Note that wave number

[kc] = (2*[pi]*[fc])/[c] where [fc] - Horn (Mouth) Cut-Off Frequency [c] - Sound Velocity [Rm] = Mouth Radius

Q2) What are the differences between front loaded and back loaded horns, shouldn\x{2019}t a front loaded one be better due to just one source emitting sound (ideally)?

A2) Back loaded horns do not have a back-box. Typically, they are used to extend the low frequency response of a not so "full-range", "full-range" driver. Note that a front loaded horn, like all horns is a band-pass device. The neighborhood of one decade to 4-octives is the horn frequency limit.

Q3) How would I go about front AND back loaded horn designs?
A3) To start, see Olson (1) for details.

Q4) What is preferable, back loaded horns of half a wavelength with mouth opening to the front or back?

A4) For a low frequency horn, mouth designed to work out of a room corner is preferred. Higher frequency horns, the mouth should be far away from the corners. If placed there, line adjoining walls with an acoustical material that suppresses the "early" reflections.

Q5) What about mouth pointing sideways, how does that work out in regards to directivity?

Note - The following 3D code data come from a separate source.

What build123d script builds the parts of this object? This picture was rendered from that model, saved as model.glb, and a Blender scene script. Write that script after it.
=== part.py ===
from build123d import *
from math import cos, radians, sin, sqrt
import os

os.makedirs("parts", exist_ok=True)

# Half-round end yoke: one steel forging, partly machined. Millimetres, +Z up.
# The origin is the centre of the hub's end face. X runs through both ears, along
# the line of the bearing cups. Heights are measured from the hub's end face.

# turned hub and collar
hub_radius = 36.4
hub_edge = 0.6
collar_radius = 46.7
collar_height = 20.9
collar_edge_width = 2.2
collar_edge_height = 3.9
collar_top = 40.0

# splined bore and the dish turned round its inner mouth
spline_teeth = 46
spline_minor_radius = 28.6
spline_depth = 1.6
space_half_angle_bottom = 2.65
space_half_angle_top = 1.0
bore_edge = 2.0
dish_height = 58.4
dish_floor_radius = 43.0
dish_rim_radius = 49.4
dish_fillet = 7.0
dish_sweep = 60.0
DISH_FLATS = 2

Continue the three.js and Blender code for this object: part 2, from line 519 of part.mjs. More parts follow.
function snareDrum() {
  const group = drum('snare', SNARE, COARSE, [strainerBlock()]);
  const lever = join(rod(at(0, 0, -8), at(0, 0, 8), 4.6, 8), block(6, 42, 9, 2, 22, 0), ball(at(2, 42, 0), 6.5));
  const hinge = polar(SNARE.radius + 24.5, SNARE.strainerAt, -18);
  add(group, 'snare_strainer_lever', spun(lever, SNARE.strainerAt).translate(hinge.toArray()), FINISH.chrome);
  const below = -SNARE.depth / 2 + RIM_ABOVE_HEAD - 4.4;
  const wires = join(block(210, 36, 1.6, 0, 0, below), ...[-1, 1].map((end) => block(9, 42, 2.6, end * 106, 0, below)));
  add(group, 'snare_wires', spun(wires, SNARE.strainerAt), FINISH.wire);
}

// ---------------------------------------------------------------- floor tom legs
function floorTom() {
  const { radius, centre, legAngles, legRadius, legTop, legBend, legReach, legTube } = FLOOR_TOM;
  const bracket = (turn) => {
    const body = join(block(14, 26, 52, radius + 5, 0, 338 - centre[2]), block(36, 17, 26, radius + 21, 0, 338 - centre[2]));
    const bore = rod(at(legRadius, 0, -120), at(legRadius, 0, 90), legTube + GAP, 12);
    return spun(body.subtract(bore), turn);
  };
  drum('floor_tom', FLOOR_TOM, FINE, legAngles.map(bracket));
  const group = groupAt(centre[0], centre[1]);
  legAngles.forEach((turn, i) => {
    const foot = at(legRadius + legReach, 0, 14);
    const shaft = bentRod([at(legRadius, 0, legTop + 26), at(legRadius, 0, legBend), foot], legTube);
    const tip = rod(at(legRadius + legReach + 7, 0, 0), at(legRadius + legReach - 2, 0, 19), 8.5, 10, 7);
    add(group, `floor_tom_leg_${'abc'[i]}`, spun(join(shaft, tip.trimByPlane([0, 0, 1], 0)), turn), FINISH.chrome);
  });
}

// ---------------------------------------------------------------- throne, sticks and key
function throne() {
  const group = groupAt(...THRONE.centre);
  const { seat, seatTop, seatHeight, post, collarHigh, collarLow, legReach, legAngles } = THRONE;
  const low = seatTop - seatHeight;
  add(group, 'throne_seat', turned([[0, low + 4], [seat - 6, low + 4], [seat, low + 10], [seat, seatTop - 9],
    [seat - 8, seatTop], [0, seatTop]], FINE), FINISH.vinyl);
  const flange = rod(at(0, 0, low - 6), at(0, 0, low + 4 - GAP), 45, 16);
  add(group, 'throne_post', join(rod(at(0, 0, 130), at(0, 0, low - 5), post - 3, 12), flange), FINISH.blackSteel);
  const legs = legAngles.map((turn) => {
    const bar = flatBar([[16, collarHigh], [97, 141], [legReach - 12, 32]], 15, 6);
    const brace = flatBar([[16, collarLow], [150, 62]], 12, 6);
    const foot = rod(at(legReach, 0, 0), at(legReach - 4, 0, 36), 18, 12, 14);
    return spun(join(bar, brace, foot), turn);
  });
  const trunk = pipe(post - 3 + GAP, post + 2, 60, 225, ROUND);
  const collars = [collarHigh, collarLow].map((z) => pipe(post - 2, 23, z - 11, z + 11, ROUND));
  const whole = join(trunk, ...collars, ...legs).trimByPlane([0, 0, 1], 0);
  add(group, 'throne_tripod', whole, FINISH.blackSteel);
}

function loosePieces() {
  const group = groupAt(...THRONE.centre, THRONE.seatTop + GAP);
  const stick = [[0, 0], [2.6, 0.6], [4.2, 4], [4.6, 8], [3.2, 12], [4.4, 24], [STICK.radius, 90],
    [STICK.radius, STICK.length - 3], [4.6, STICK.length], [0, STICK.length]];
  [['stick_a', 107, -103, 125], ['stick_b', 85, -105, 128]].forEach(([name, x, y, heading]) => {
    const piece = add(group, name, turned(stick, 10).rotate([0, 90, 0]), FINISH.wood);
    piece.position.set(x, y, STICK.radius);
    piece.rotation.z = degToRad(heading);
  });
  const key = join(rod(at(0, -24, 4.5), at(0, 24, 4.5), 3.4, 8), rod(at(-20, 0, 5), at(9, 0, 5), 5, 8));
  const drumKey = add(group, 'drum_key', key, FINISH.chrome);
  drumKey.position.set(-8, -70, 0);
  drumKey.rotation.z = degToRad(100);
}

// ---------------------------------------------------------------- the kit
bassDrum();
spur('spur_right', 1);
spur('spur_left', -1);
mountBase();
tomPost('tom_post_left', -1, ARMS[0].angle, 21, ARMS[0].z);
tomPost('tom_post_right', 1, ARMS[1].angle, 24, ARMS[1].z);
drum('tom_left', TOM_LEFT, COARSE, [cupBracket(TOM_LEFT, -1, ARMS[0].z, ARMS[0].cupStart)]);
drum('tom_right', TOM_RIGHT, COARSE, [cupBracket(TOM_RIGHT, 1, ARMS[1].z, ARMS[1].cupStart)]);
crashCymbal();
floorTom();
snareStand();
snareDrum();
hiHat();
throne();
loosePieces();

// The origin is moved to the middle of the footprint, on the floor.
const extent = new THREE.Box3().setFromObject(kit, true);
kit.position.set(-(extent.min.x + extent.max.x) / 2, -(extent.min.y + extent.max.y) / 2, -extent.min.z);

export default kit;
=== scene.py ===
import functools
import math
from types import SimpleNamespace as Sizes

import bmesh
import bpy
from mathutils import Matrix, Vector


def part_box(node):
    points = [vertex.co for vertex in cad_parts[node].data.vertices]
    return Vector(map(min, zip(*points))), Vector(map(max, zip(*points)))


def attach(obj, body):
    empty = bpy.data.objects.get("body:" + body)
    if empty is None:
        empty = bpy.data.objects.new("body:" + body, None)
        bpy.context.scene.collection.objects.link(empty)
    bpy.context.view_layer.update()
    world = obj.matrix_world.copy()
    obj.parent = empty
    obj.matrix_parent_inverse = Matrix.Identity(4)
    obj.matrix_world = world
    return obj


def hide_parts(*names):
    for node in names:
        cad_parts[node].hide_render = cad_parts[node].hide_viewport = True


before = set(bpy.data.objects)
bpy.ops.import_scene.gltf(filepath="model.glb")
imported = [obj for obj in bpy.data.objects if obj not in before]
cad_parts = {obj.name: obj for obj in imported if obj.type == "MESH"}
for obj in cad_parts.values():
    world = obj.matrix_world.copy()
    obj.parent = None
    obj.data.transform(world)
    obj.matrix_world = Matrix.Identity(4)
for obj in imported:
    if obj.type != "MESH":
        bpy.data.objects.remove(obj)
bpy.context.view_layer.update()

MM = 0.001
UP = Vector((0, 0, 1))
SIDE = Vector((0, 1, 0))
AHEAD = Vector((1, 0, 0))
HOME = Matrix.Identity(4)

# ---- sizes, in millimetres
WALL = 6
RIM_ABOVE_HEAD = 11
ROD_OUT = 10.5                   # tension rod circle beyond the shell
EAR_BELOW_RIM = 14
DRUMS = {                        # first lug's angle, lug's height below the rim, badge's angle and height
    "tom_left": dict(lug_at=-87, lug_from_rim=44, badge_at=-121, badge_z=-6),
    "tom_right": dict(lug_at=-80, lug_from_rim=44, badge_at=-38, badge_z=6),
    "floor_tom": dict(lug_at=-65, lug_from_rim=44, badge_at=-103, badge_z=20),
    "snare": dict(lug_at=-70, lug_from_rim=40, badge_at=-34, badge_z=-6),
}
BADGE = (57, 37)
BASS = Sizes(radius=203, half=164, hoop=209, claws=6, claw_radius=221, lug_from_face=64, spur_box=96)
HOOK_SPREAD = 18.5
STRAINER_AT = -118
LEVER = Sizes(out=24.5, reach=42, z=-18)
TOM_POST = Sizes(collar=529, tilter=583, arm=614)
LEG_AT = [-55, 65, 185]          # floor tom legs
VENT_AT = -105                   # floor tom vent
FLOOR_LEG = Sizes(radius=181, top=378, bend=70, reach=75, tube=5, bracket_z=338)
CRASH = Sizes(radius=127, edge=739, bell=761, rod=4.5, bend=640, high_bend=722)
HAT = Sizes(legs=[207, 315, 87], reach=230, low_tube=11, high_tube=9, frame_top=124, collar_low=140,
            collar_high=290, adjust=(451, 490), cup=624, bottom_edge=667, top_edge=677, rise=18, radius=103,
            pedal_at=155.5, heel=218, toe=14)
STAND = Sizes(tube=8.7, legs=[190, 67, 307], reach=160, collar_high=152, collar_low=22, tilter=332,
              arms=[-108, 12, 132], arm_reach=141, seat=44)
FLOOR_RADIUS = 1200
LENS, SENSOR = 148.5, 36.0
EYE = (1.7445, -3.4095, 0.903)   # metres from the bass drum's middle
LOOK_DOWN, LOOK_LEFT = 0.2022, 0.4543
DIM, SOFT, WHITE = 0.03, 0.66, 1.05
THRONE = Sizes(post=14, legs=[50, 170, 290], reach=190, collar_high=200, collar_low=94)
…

A5) Directivity is fundamentally determined by horn neck geometry including and the aspect ratio of its section and the projected size of the driver diaphragm (as seen through the phase plug aperture).

## Bibliography

### (1) Olson Reference

Title: A Compound Horn Loudspeaker Author: Harry F. Olson Author: Frank Massa Publication: ASA-J, Vol. 8, No. , p. 48-52, (Jul-1936) Abstract: A new type of loudspeaker is described in which a single mechanism is coupled to two horns: a straight axis high frequency horn and a folded low frequency horn. A theoretical analysis of the combined system is given and experimental data are shown which indicate smooth uniform response from 50 to 9000 cycles, and an efficiency of the order 50 percent over a large portion of this range.